Officials from the Pennsylvania Department of Environmental Protection (DEP) twice denied a request by two local legislators to appear at public meeting in New Hanover to answer questions about quarrying concerns before a permit is granted.
State Rep. Marcy Toepel (R-147) and state Sen. Bob Mensch (R-24) want agency officials to answer questions in public about how a plume of volatile chemicals, in the vicinity of an 18-acre parcel located near the intersection of Layfield and Hoffmansville roads, would be disrupted if the Silvi Group is allowed to begin quarrying a 163-acre parcel in the area. The 18-acre parcel is adjacent to the contaminated site of the former Good Oil Company.
According to Toepel, the meeting in the township is "a necessity" to examine the potential impacts of mining, which could disrupt the plume of volatile organic compounds (VOCs), damage the local watershed and poison private wells.
"I believe this is a public safety issue," she said.
The legislators have asked DEP officials not to issue a mining permit until those concerns are addressed.
However, Toepel said the answers she and Mensch received to their requests were the same: the meetings are not part of the permit process, do not meet the agency's "mission critical" status and there is travel ban in place due to the Commonwealth's budget impasse.
"All public hearings and other items required under regulations will be held," wrote Virginia Cain, a community relations coordinator with DEP's Southeast Regional Office, in an email Monday.

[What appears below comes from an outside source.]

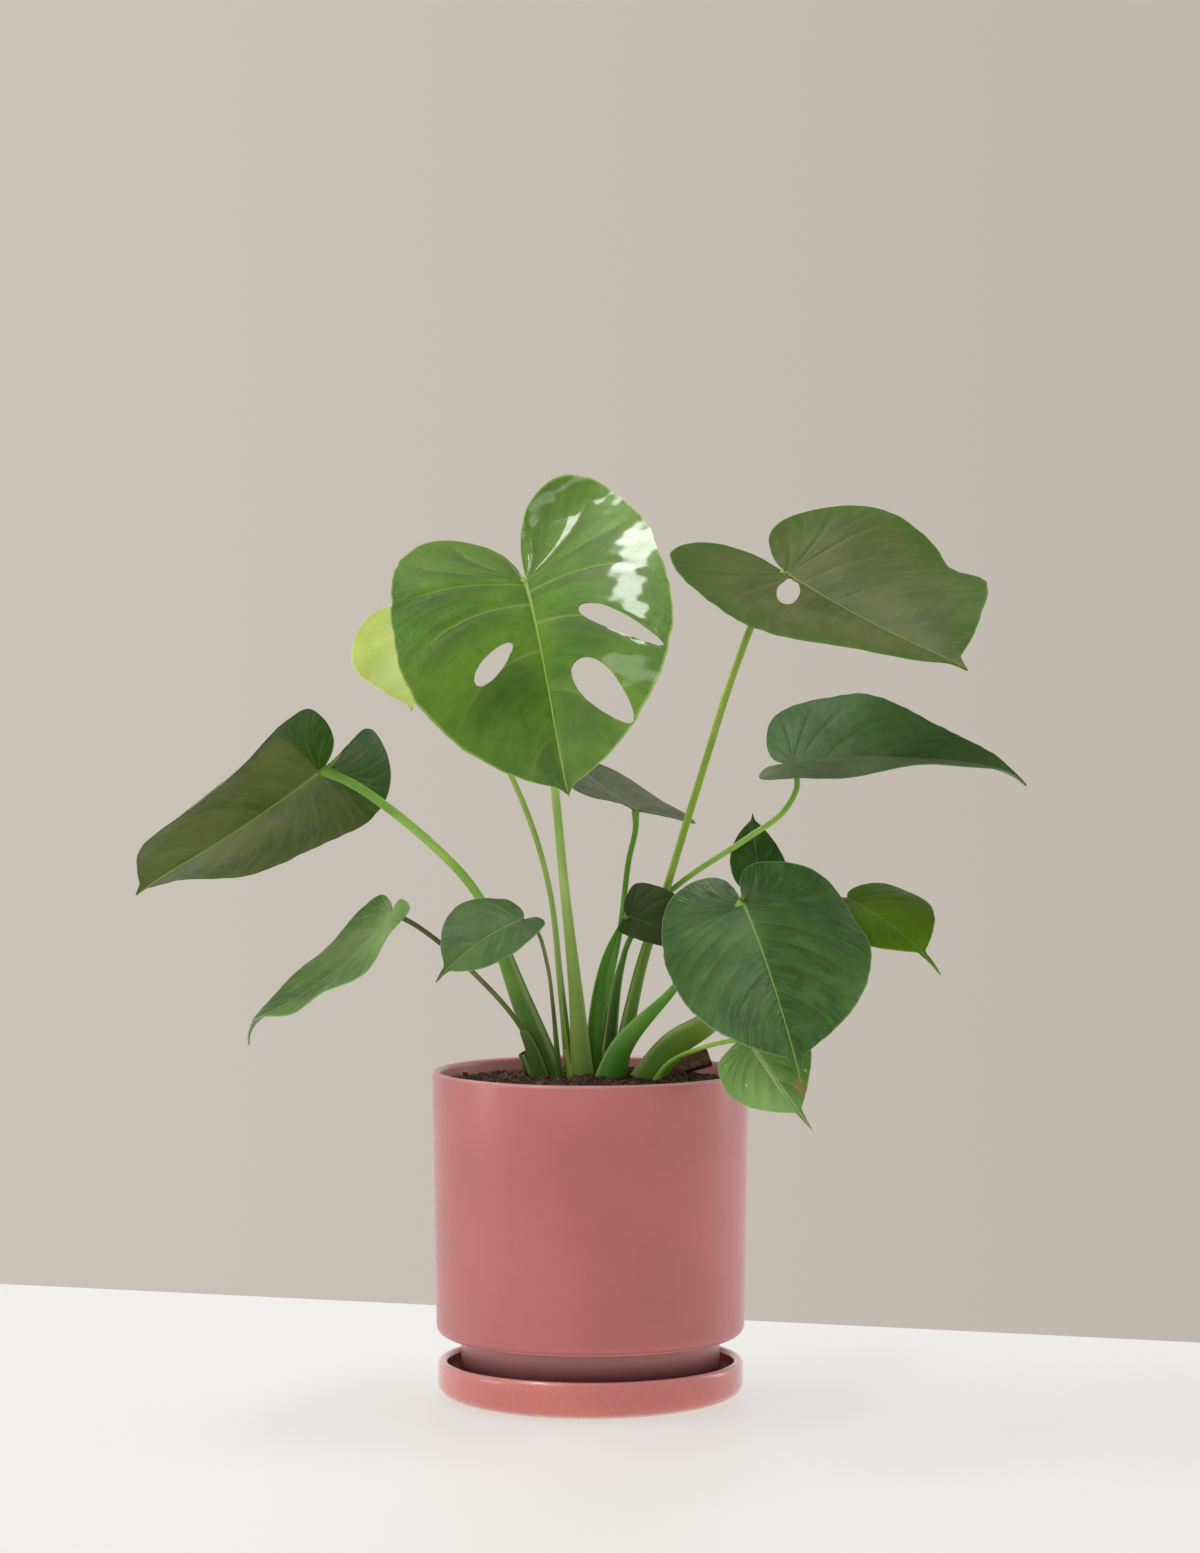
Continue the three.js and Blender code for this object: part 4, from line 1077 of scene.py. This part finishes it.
def make_soil():
    """A domed bed of potting mix, rough on top, with loose crumbs and short fibres lying on it."""
    finish = earth_material("potting_mix", "2b1b13", "5a3d2a", 0.95)
    edge = POT_RADIUS - POT_WALL - 0.9
    rings = [edge * k / 26 for k in range(26, 0, -1)]
    foot = POT_FOOT - POT_WALL - 0.3
    profile = [(4.0, POT_FLOOR + 0.3), (foot, POT_FLOOR + 0.3), (foot, POT_SHOULDER + 5)]
    profile += [(POT_BASE - POT_WALL - 0.4, POT_SHOULDER + 15)]
    profile += [(r, soil_height(r)) for r in rings]
    bed = turned_piece(profile, closed=False)
    noise = random.Random(3)
    for vertex in bed.data.vertices:
        if vertex.co.z > 0.17:
            vertex.co.z += (noise.random() - 0.5) * 0.0018
    settle(bed, "soil_bed", [finish], smooth_angle=30)
    hold(bed, "soil", "soil")

    crumbs = bmesh.new()
    for _ in range(CRUMBS):
        x, y, ground = scatter(edge - 2.5)
        size = rng.choice((0.7, 0.9, 1.1, 1.4, 1.8)) * rng.uniform(0.8, 1.3)
        shape = Matrix.Translation(Vector((x, y, ground + size * 0.25)) * MM)
        spin = rng.uniform(0, math.pi)
        shape @= Matrix.Rotation(spin, 4, Vector((rng.random(), rng.random(), 1)).normalized())
        shape @= Matrix.Diagonal((size * MM * rng.uniform(0.8, 1.6), size * MM, size * MM * 0.7, 1))
        made = bmesh.ops.create_icosphere(crumbs, subdivisions=1, radius=1.0, matrix=shape)
        for vertex in made["verts"]:
            jitter = Vector([rng.uniform(-1, 1) for _ in range(3)])
            vertex.co += jitter * size * MM * 0.28
    for _ in range(FIBRES):
        x, y, ground = scatter(edge - 6)
        shape = Matrix.Translation(Vector((x, y, ground + 1.0)) * MM)
        shape @= Matrix.Rotation(rng.uniform(0, 2 * math.pi), 4, "Z")
        shape @= Matrix.Rotation(rng.uniform(1.2, 1.75), 4, "Y")
        length = rng.uniform(4, 10) * MM
        bmesh.ops.create_cone(crumbs, segments=5, radius1=0.00022, radius2=0.00012, depth=length,
                              matrix=shape, cap_ends=True)
    mesh = bpy.data.meshes.new("soil_crumbs")
    crumbs.to_mesh(mesh)
    crumbs.free()
    loose = add_object("soil_crumbs", mesh)
    settle(loose, "soil_crumbs", [earth_material("coir_crumbs", "33211a", "7a573c", 0.95)], smooth_angle=30)
    hold(loose, "soil")


# ---------------------------------------------------------------- small pieces at the crown

BARK_PLACE = (0.056, 0.034, 0.1865)
BARK_SIZE = (0.026, 0.0055, 0.011)
BARK_TURN = (-24, -16, 12)


def make_crown_pieces():
    for name, (node, stub) in STUBS.items():
        hold(stalk_piece(name, stub, None), "stalk", node)

    deselect()
    bpy.ops.mesh.primitive_cube_add(size=1, location=BARK_PLACE)
    chunk = bpy.context.object
    chunk.scale = BARK_SIZE
    chunk.rotation_euler = [math.radians(angle) for angle in BARK_TURN]
    bpy.ops.object.transform_apply(location=True, rotation=True, scale=True)
    bpy.ops.object.mode_set(mode="EDIT")
    bpy.ops.mesh.select_all(action="SELECT")
    bpy.ops.mesh.subdivide(number_cuts=6, fractal=0.9, seed=5)
    bpy.ops.object.mode_set(mode="OBJECT")
    add_modifier(chunk, "BEVEL", width=0.0006, segments=2)
    bark = earth_material("dry_bark", "4a2f20", "8a6547", 0.9)
    settle(chunk, "bark_chip", [bark], smooth_angle=35)
    hold(chunk, "bark", "bark_chunk")


# ---------------------------------------------------------------- stage

TABLE_SIZE = 5.0
TABLE_THICKNESS = 0.03
TABLE_FAR = 0.303                         # distance of the far edge behind the plant
TABLE_SLANT = -17.3                       # turn of that edge, in degrees
TABLE_SEEN = (0.56, 0.555, 0.54, 1.0)     # the lit sweep as it looks
TABLE_BOUNCE = (0.70, 0.68, 0.65, 1.0)    # and what it throws back up at the pot
ROOM_WALLS = (1.02, 1.0, 0.97, 1.0)       # light from the pale room all round
ROOM_CEILING = (0.32, 0.32, 0.32, 1.0)

CAMERA_PLACE = (0.0054, -2.4, 0.426)
CAMERA_DOWN = 1.75                        # degrees below level
CAMERA_LENS = 98.2

# place, target, width and height in metres, power in watts
LIGHTS = {
    "key_strip": ((-0.88, 0.30, 2.6), (0, 0, 0.30), 1.8, 0.36, 46),
    "front_panel": ((-1.55, -1.45, 2.0), (0, 0, 0.30), 1.5, 0.45, 11),
    "left_panel": ((-2.4, -0.5, 0.5), (0, 0, 0.15), 0.8, 0.8, 7),
    "right_strip": ((1.9, 0.8, 0.7), (0, 0, 0.2), 0.6, 1.4, 6),
}


def table_material():
    """A lit white sweep: most of its brightness is its own, so shadows on it stay weak."""
    material, n, shader, _ = new_material("table_white")
    grain = n.noise(n.object_place(), 35.0, detail=4.0)
    n.join(n.paint(linear("848381"), grain, 0.1, linear("7c7a75")), shader.inputs["Base Color"])
    shader.inputs["Roughness"].default_value = 0.6
    seen = n.add("ShaderNodeLightPath").outputs["Is Camera Ray"]
    n.join(n.mix(seen, TABLE_BOUNCE, TABLE_SEEN), shader.inputs["Emission Color"])
    shader.inputs["Emission Strength"].default_value = 1.0
    return material


def make_stage():
    """A pale table top whose far edge runs a little slantwise behind the plant."""
    slant = math.radians(TABLE_SLANT)
    deselect()
    bpy.ops.mesh.primitive_cube_add(size=1)
    table = bpy.context.object
    table.scale = (TABLE_SIZE, TABLE_SIZE, TABLE_THICKNESS)
    bpy.ops.object.transform_apply(scale=True)
    table.rotation_euler = (0, 0, slant)
    middle = Vector((0, TABLE_FAR, 0)) + Vector((math.sin(slant), -math.cos(slant), 0)) * (TABLE_SIZE / 2)
    table.location = (middle.x, middle.y, -0.0151)
    add_modifier(table, "BEVEL", width=0.002, segments=2)
    settle(table, "table_top", [table_material()], smooth_angle=30)


def make_room():
    """A pale wall behind the plant, and a lighter room around it that only the light comes from."""
    world = bpy.context.scene.world or bpy.data.worlds.new("World")
    bpy.context.scene.world = world
    world.use_nodes = True
    tree = world.node_tree
    tree.nodes.clear()
    n = Nodes(tree)
    output = n.add("ShaderNodeOutputWorld")
    sky = n.add("ShaderNodeBackground")
    across, _, up = n.split(n.add("ShaderNodeTexCoord").outputs["Generated"])
    side = n.range(across, -0.16, 0.16, 0.0, 1.0, smooth=False)
    n.join(n.mix(side, linear("ccc4b9"), linear("c0b7ac")), sky.inputs["Color"])
    studio = n.add("ShaderNodeBackground")
    rise = n.range(up, 0.10, 0.65)
    n.join(n.mix(rise, ROOM_WALLS, ROOM_CEILING), studio.inputs["Color"])
    seen = n.add("ShaderNodeLightPath").outputs["Is Camera Ray"]
    choose = n.add("ShaderNodeMixShader")
    n.join(seen, choose.inputs[0])
    n.join(studio.outputs[0], choose.inputs[1])
    n.join(sky.outputs[0], choose.inputs[2])
    n.join(choose.outputs[0], output.inputs["Surface"])


def make_lights():
    for name, (place, target, width, height, power) in LIGHTS.items():
        light = bpy.data.lights.new(name, "AREA")
        light.shape = "RECTANGLE"
        light.size = width
        light.size_y = height
        light.energy = power
        obj = add_object(name, light)
        obj.location = place
        obj.rotation_euler = (Vector(target) - Vector(place)).to_track_quat("-Z", "Y").to_euler()


def make_camera():
    data = bpy.data.cameras.new("camera")
    data.lens = CAMERA_LENS
    data.sensor_width = 36.0
    data.clip_end = 50
    obj = add_object("camera", data)
    obj.location = CAMERA_PLACE
    obj.rotation_euler = (math.radians(90 - CAMERA_DOWN), 0, 0)
    bpy.context.scene.camera = obj


# ---------------------------------------------------------------- build

for old in [o for o in bpy.data.objects if o.type in ("LIGHT", "CAMERA")]:
    bpy.data.objects.remove(old)

bpy.context.scene.view_settings.view_transform = "Standard"
make_camera()
make_stage()
make_room()
make_lights()
make_saucer()
make_pot()
make_soil()
for name, stalk in STALKS.items():
    hold(stalk_piece(f"stem_{name}", stalk, LEAVES[name]["at"]), "stalk", f"stalk_{name}")
slots = {part["node"]: part["material_slot"] for part in frame["record"]["subparts"]}
for name, leaf in LEAVES.items():
    hold(blade_piece(name, leaf), slots[f"leaf_{name}"], f"leaf_{name}")
make_crown_pieces()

But the requested meeting in New Hanover does not fall under those regulations.
In December 2012, DEP officials discussed the plume during a public meeting prior to the installation of a water line to several homes with contaminated wells along Hoffmansville Road, according to Toepel.
However, she said agency officials should be required to answer several outstanding questions presented by township officials and concerned residents – including Ross Snook, who has argued publicly that the site should be cleaned up and certified as nonhazardous before allowing blasting and mining near the toxins.
The legislator recently met with Snook, a hydrologist and toxic site specialist who lives in the township. She described his evidence as compelling.
"Now that the permit may be issued shortly, this is a new wrinkle that has not been addressed in previous meetings," Toepel said. "We need to know how the mining will affect the plume. ... Also, what does the DEP plan on doing to monitor or deal with it."
Cain could not answer a question regarding the DEP's willingness to withhold a mining permit because those working closest on the issue were not in the office Monday, according to her email.
Both state legislators will continue to advocate for their constituents "and have this matter properly addressed," according to a letter to the editor that recently ran in two daily newspapers and this issue of the Town and Country.
According to Toepel, DEP officials offered to hold a meeting at their Norristown office with the state legislators and municipal officials. However, Mensch expressed frustration with the agency's unwillingness to allow officials to attend a meeting in New Hanover because of the travel ban. He called the policy "laughable and an insult to township residents."
"DEP officials are traveling despite the ban," Mensch said Tuesday morning. "Recently, they attended meetings in Bucks County and at Cedar Crest College (in Allentown). This administration is acting more and more dictatorial and less and less cooperative."
The senator also suggested that agency officials develop a plan to extend the water line to any property owners whose wells might become contaminated.
The township's zoning hearing board will resume hearing Gibraltar Rock IV in January, following a request by the applicant's attorney, Stephen Harris, to cancel this month's meeting. The Silvi Group, a Bucks County concrete business, seeks a special exception to the municipality's zoning use regulation to quarry an 82-acre parcel north of Hoffmansville Road, including the area effected by the contaminate Good Oil site.
DEP officials identified Ethan Good and three affiliated entities as the known responsible parties for the designation as a Hazardous Sites Cleanup Act site, according to information previously provided by Cain.
Under the HSCA, DEP officials have filed cost recovery actions against Good and all of his affiliated companies. According to a separate email from the spokesperson, the DEP has filed an enforcement action under the Storage Tank and Spill Prevention Act, to require "characterization and remediation of the contamination on the site from regulated storage tank releases in accordance with the corrective action process set forth in DEP regulations."
The message states that the agency is planning to conduct a "Source Area investigation to determine and delineate the source areas which contain the contaminants of concern at the site," and a "focused feasibility study aimed at decreasing the concentration of the contaminants of concern in groundwater."